Anders Persson: Anders has over 40 years of experience in forecasting and has worked as research meteorologists at ECMWF, SMHI and UK Metoffice. Even though a meteorologists by training, he became acquainted with hydrological forecasting when he assisted in the setting up of such a service at SMHI.

LizStephens

Liz Stephens

My favourite film is Amelie, although I’m not a big fan of watching the same film over and over, so if I was going to be stuck on a desert island I would take with me a recital of Tchaikovsky’s Piano Concerto No. 1 in B flat minor, as I could quite happily have that on repeat. My favourite book is probably House of Spirits by Isabel Allende, as that is the one I recommend the most. As for my favourite hydrological model, as someone who works with ensembles I couldn’t possibly choose just one!”
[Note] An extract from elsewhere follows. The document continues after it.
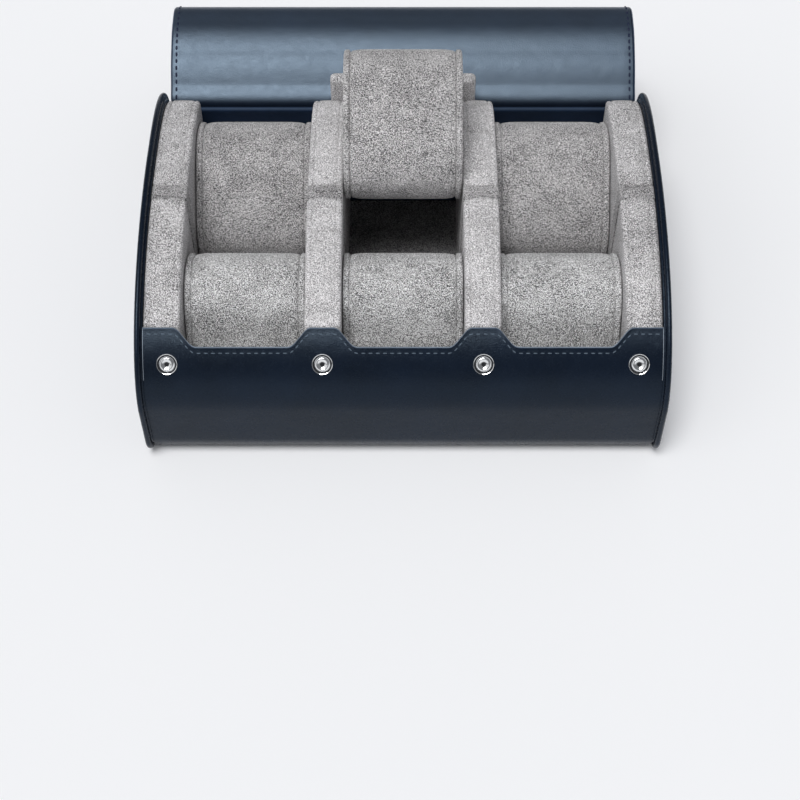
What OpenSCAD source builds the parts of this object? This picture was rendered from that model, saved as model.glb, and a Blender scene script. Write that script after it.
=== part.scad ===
// Travel case for six watches: a soft leather box, rounded in section, with a flap lid that
// wraps over the top and snaps to the front wall. Inside, suede blocks and dividers make two
// rows of three slots, and each slot holds a watch pillow on its own backrest.
// +X right, +Y to the back, +Z up. The origin is the middle of the underside.

/* [Case] */
// Width over both end panels
case_w = 276; // [230:1:330]
// Depth from the front wall to the back wall
case_d = 198; // [186:1:216]
// Height at the crown
case_h = 104; // [98:1:114]
// How far behind the middle the crown lies
crown_y = 30; // [20:1:38]
// Height at which the front is furthest forward
front_z = 38; // [34:1:44]
// Height at which the back wall starts to turn forward
back_z = 67; // [60:1:72]
// Radius of the front bottom edge
front_r = 14; // [10:1:33]
// Radius of the back bottom edge
back_r = 12; // [8:1:20]

/* [Leather and board] */
// Thickness of the leather
leather_t = 1.6; // [1.2:0.1:2.2]
// Thickness of the lid's lining
lining_t = 1.4; // [1.0:0.1:1.8]
// Thickness of the stiff boards in the walls and base
board_t = 2; // [1.5:0.1:2.6]
// Thickness of the board in an end panel
end_board_t = 1.4; // [1:0.1:2]
// Thickness of the leather facing inside an end panel
end_lining_t = 1; // [0.8:0.1:1.4]
// Thickness of the suede on the floor and the back wall
suede_t = 1; // [0.8:0.1:1.4]
// Gap between the closed lid and what it covers
lid_gap = 0.4; // [0.3:0.1:1]
// Gap between the lid's side edge and an end panel
side_gap = 0.3; // [0.2:0.1:1]

/* [Front wall] */
// Width of the low part of the front wall's top edge at a slot
dip_low_w = 51; // [40:1:60]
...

Liz Stephens: Liz started her Leverhulme Early Career Fellowship at the University of Reading in October 2013. Prior to that she worked as a post-doctoral research assistant at Oxford University on a  project addressing the usability of probabilistic forecasts. She continues as an Associate role with the Institute of Science, Innovation and Society (InSIS) at Oxford. Her research has addressed the quantification and attribution of uncertainties in the modelling and mapping of flood risk, as well as the challenges of communicating and utilising complex ensemble model output. Visit her website here.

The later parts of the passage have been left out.